EXERCISE DESCRIPTION: Starting at the line that holds "# Nothing is", copy every line exactly through the end of the data, and no others.

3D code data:
= = = =

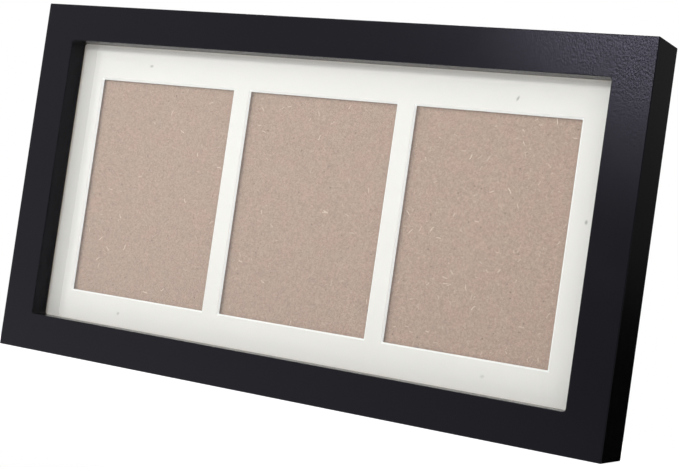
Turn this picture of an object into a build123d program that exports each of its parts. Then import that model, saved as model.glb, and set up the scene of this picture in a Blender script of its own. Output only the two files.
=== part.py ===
from build123d import *
from math import sqrt
import os

# A deep collage frame for three upright prints, in millimetres.
# X runs along the frame, Y from its front to its back and Z up.
# The origin is the centre of the bottom face that the frame stands on.

# The windows in the mat, and the mat that shows round them
window_count = 3
window_width = 140.0            # clear size at the mat's back, for a 6 x 8 in print
window_height = 190.0
window_gap = 17.5
side_margin = 25.5
top_margin = 30.5
bottom_margin = 26.5            # the row of windows sits a little low

# The rails
rail_face = 32.0
rail_depth = 45.0
lip_depth = 18.5                # from the front face to the glass
lip_cover = 6.5                 # how far the lip covers the glass
outer_edge_radius = 0.8
sight_edge_radius = 0.5
sight_corner_radius = 2.5

# The sheets in the rabbet, from the front, and the strips that hold the backing off the mat
glass_thickness = 2.0
mat_thickness = 1.5
spacer_thickness = 3.0
spacer_width = 25.0             # wide enough to carry the points where the mat is tacked down
backing_thickness = 3.0
sheet_clearance = 0.75          # round each sheet's edge

# The corner nails, V-shaped in section, driven from behind across each mitre
nail_leg = 6.5
nail_thickness = 0.8
nail_length = 12.0
nail_half_angle = 52.0          # between each leg and the mitre
nail_sunk = 0.3
nail_clearance = 0.05
nail_shares = (0.28, 0.58)      # of the mitre on the rear face, from its outer corner

# The bendable tabs that hold the backing in
tab_width = 8.0
tab_reach = 10.0
tab_thickness = 0.6
tab_tip_radius = 2.0
tab_root_length = 9.0
tab_root_point = 3.0
tab_root_stand = 0.3
tab_gap = 0.15                  # between the root and the leaf that bends
tab_clearance = 0.05
tab_shares_along = (-0.36, 0.0, 0.36)  # of the rabbet's width, from its middle
tab_shares_up = (-0.24, 0.24)          # of the rabbet's height, from its middle

# The two hangers: a strap with a curled end, and a D-shaped ring that swings in it
hanger_drop = 78.0              # from the top of the frame down to the ring's axis
strap_width = 12.0
strap_thickness = 1.0
strap_hole_clearance = 0.2
curl_open_from = 150.0          # degrees round the curl, from its top towards the back
ring_wire_radius = 1.2
ring_running_clearance = 0.08
ring_side_clearance = 0.5
ring_over_strap = 0.3
ring_bend_radius = 1.4
ring_arm = 4.0
ring_split = 0.2                # where the wire's two ends meet, inside the curl

# The screws through each strap
screw_count = 2
screw_spacing = 11.0
screw_below_ring = 4.0          # from the hanging ring to the first screw's head
screw_radius = 1.7
screw_length = 13.0
screw_point = 3.0
screw_pilot_clearance = 0.05
screw_head_radius = 3.2
screw_head_height = 1.9
screw_head_round = 1.2
screw_recess_width = 0.9
screw_recess_length = 3.6
screw_recess_depth = 1.0

# The soft pads that keep the bottom edge off the wall
bumper_radius = 5.5
bumper_height = 3.2
bumper_round = 2.0
bumper_inset = 48.0             # from the frame's side to the pad's middle

cut_overrun = 3.0

# Sizes and places that follow from the ones above
sight_width = window_count * window_width + (window_count - 1) * window_gap + 2 * side_margin
sight_height = window_height + top_margin + bottom_margin
outer_width = sight_width + 2 * rail_face
outer_height = sight_height + 2 * rail_face
rabbet_width = sight_width + 2 * lip_cover
rabbet_height = sight_height + 2 * lip_cover
sheet_width = rabbet_width - 2 * sheet_clearance
sheet_height = rabbet_height - 2 * sheet_clearance
wall_width = rail_face - lip_cover
middle = outer_height / 2

rear = rail_depth / 2
glass_front = lip_depth - rail_depth / 2
glass_back = glass_front + glass_thickness
mat_back = glass_back + mat_thickness
spacer_back = mat_back + spacer_thickness
backing_back = spacer_back + backing_thickness

tab_axis = tab_root_stand + tab_gap + tab_thickness / 2
hanger_middle = (outer_width - wall_width) / 2
hanger_height = outer_height - hanger_drop
curl_bore = ring_wire_radius + ring_running_clearance
curl_radius = curl_bore + strap_thickness
ring_axis = strap_thickness + ring_over_strap + ring_wire_radius
ring_half_width = strap_width / 2 + ring_side_clearance + ring_wire_radius
ring_reach = ring_arm + ring_half_width + ring_wire_radius
first_screw = ring_reach + screw_below_ring + screw_head_radius
last_screw = first_screw + (screw_count - 1) * screw_spacing

os.makedirs("parts", exist_ok=True)


def save(builder, name):
    """Label one finished piece and write its file."""
    builder.part.label = name
    export_step(builder.part, f"parts/{name}.step")


def upright(depth):
    """The plane at this depth that faces the front, so it extrudes forwards, from the frame's middle."""
    return Plane((0, depth, middle), (1, 0, 0), (0, -1, 0))


def save_sheet(name, width, height, back, thickness, x=0.0, z=0.0):
    """Make and save a rectangular sheet or strip, x and z from the frame's middle."""
    with BuildPart() as board:
        with BuildSketch(upright(back)):
            with Locations((x, z)):
                Rectangle(width, height)
        extrude(amount=thickness)
    save(board, name)


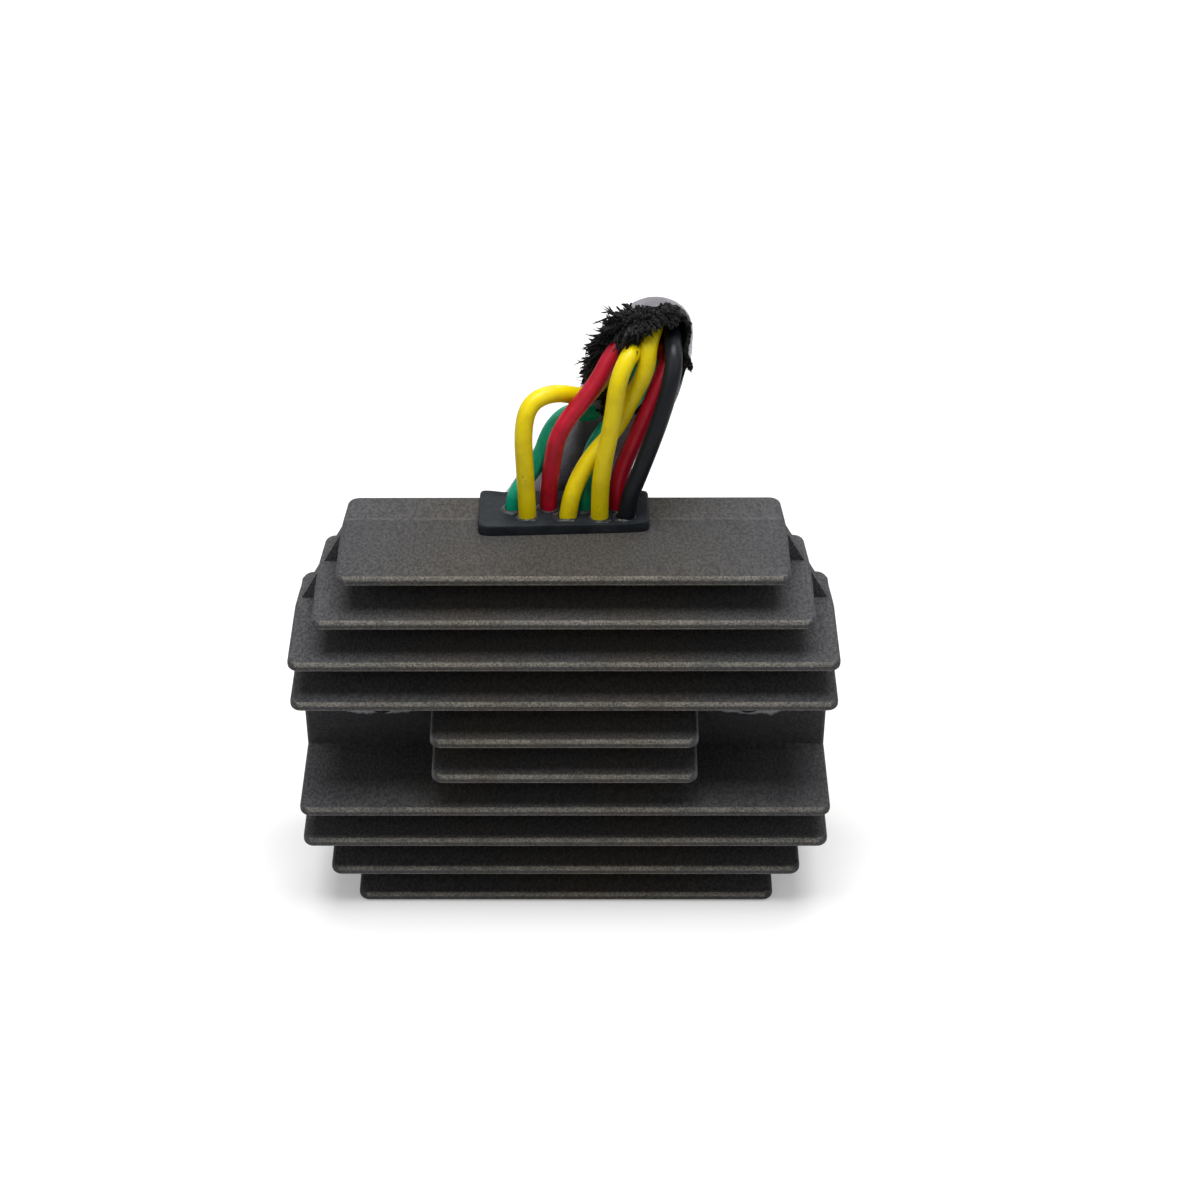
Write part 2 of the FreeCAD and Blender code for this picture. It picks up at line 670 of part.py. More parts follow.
def make_connector():
    """The eight-way connector body, lying on the surface with its mating face towards +X."""
    block = rounded(
        "connector_block",
        box("connector_blank", "sizes.plug_start", f"{REAR} + sizes.plug_near", "0",
            "sizes.plug_long", "sizes.plug_wide", "sizes.plug_tall"),
        lambda edge, shape: runs_along(edge, X), 1.2,
    )
    latch = box("connector_latch", "sizes.plug_start + sizes.plug_long - sizes.latch_long",
                f"{REAR} + sizes.plug_near + (sizes.plug_wide - sizes.latch_wide) / 2",
                "sizes.plug_tall - 0.5", "sizes.latch_long", "sizes.latch_wide", "sizes.latch_tall + 0.5")
    solid = group("Part::MultiFuse", "connector_solid", [block, latch])
    hollows = []
    for column, row, _ in slot_names():
        middle_y = f"{REAR} + sizes.plug_near + sizes.slot_inset + {column} * sizes.slot_pitch"
        slot = box(f"slot_{row}_{column}", "sizes.slot_start", f"{middle_y} - sizes.slot_wide / 2",
                   f"sizes.{row} - sizes.slot_tall / 2",
                   "sizes.plug_start + sizes.plug_long - sizes.slot_start + 1",
                   "sizes.slot_wide", "sizes.slot_tall")
        entry = doc.addObject("Part::Cylinder", f"entry_{row}_{column}")
        entry.Placement.Rotation = Rotation(Y, 90)
        bind(entry, x="sizes.plug_start - 1", y=middle_y, z=f"sizes.{row}",
             Radius="sizes.lead_across / 2", Height="sizes.slot_start - sizes.plug_start + 1.5")
        hollows += [slot, entry]
    return cut("connector_body", solid, group("Part::MultiFuse", "connector_hollows", hollows))


def make_terminals():
    """Folded brass receptacles, one behind each lead's end."""
    made = []
    for column, row, _ in slot_names():
        middle_y = f"{REAR} + sizes.plug_near + sizes.slot_inset + {column} * sizes.slot_pitch"
        fit = "sizes.terminal_fit"
        wall = "sizes.terminal_wall"
        outer = box(f"terminal_outer_{row}_{column}", "sizes.slot_start",
                    f"{middle_y} - sizes.slot_wide / 2 + {fit}", f"sizes.{row} - sizes.slot_tall / 2 + {fit}",
                    "sizes.terminal_long", f"sizes.slot_wide - 2 * {fit}", f"sizes.slot_tall - 2 * {fit}")
        inner = box(f"terminal_inner_{row}_{column}", f"sizes.slot_start + 2 * {wall}",
                    f"{middle_y} - sizes.slot_wide / 2 + {fit} + {wall}",
                    f"sizes.{row} - sizes.slot_tall / 2 + {fit} + {wall}",
                    "sizes.terminal_long", f"sizes.slot_wide - 2 * {fit} - 2 * {wall}",
                    f"sizes.slot_tall - 2 * {fit} - 2 * {wall}")
        made.append(cut(f"terminal_{row}_{column}", outer, inner))
    return group("Part::Compound", "connector_terminals", made)


def make_part():
    """Every sub-part under the name of its own file."""
    leads = make_leads()
    board = make_board()
    devices = [make_device(f"thyristor_{n + 2}", n, "sizes.thyristor_low") for n in (-1, 0, 1)]
    devices += [make_device(f"diode_{n + 2}", n, "sizes.diode_low") for n in (-1, 0, 1)]
    small = [
        make_chip(),
        upright("capacitor", "sizes.capacitor_across", "sizes.capacitor_tall", "-sizes.device_pitch",
                "sizes.board_back + sizes.board_thick", "sizes.board_high - sizes.capacitor_across"),
        lying("reference_diode", "sizes.reference_across", "sizes.reference_long",
              "-sizes.device_pitch - sizes.reference_long", MIDDLE),
        make_resistors(),
        make_tabs(),
    ]
    inside = [board] + devices + small
    housing = make_housing()
    outside = [housing, make_grommet(housing, leads), make_sleeve(), make_connector(), make_terminals()]
    return outside + [make_potting(inside + leads)] + inside + leads


parts = make_part()
doc.recompute()

# Nothing is written unless every object of the document is sound.
for obj in doc.Objects:
    if any(word in obj.State for word in ("Invalid", "Error")):
        raise RuntimeError(f"{obj.Name} failed: {obj.State}")
for part in parts:
    part.Label = part.Name
    if part.Shape.isNull() or not part.Shape.isValid():
        raise RuntimeError(f"{part.Name} has no valid shape")

os.makedirs("parts", exist_ok=True)
for part in parts:
    part.Shape.exportStep(f"parts/{part.Label}.step")
print(f"{len(parts)} parts written")
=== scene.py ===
"""A used voltage regulator rectifier: finned casting, rubber grommet, eight leads and their torn sleeve."""
import json
import math

import bpy
import numpy as np
from mathutils import Matrix, Vector


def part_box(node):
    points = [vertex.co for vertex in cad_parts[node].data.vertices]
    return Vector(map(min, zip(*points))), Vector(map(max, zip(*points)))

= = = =

CORRECT OUTPUT:
# Nothing is written unless every object of the document is sound.
for obj in doc.Objects:
    if any(word in obj.State for word in ("Invalid", "Error")):
        raise RuntimeError(f"{obj.Name} failed: {obj.State}")
for part in parts:
    part.Label = part.Name
    if part.Shape.isNull() or not part.Shape.isValid():
        raise RuntimeError(f"{part.Name} has no valid shape")

os.makedirs("parts", exist_ok=True)
for part in parts:
    part.Shape.exportStep(f"parts/{part.Label}.step")
print(f"{len(parts)} parts written")
=== scene.py ===
"""A used voltage regulator rectifier: finned casting, rubber grommet, eight leads and their torn sleeve."""
import json
import math

import bpy
import numpy as np
from mathutils import Matrix, Vector


def part_box(node):
    points = [vertex.co for vertex in cad_parts[node].data.vertices]
    return Vector(map(min, zip(*points))), Vector(map(max, zip(*points)))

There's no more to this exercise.